The effect of Freeserve's free fall is getting severe for other would-be stock stars. Since the tumble in prices, online auctioneer QXL.com has seen the estimated value of its Oct. 6 IPO cut to $350 million, less than one-third the amount analysts initially expected.
Some analysts think the slump might actually prove healthy over the long run, provided it does not kill the market altogether. "Values of European high-tech stocks were becoming so high they were more like virtual values," says Stefano Micossi, director of Assonime, who heads the Italian Association of Incorporated Companies in Rome. The recent downturn could signal the start of more rational pricing and attract a new influx of money. "The market is becoming more discriminating," says Miles Saltiel, director of technology research at WestLB Panmure in London.
In fact, more firepower may be coming from overseas just when local investors are becoming discouraged. For instance, U.S. buyout firm Thomas H. Lee Co. is creating a London-based fund to offer pre-flotation finance to European Internet companies. GE Equity, the private equity arm of GE Capital, has allocated $50 million for early-stage financing of European Internet companies. In October, the London Stock Exchange plans to create a new index, the FTSE 100 Techmark to compete with Frankfurt's Neuer Markt.
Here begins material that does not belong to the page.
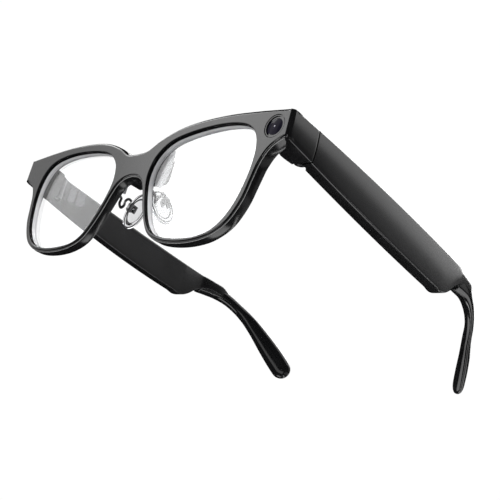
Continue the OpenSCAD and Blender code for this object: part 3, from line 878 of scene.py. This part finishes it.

The new index will reduce the cost and risk of investing in Europe's tech sector by allowing investors to put their money in a whole basket of companies ranging from blue-chip plays to higher-risk Internet outfits.
There's also a growing drive by governments to finance technology. Britain is working on tax incentives for entrepreneurs, while Germany has already spent $1 billion on subsidies for the high-tech sector. Most important of all, e-commerce is projected to grow even faster in Europe than in the U.S. in the coming years as Europe's Internet users--now 34 million--more than triple by 2003. "The fundamentals that will drive the Internet sector in Europe are better than in the U.S.," says Bruce Gunyea, head of Global Technology Research at Paribas in London. But if they are going to catch the wave, Europe's Internet startups and their backers have some growing up to do.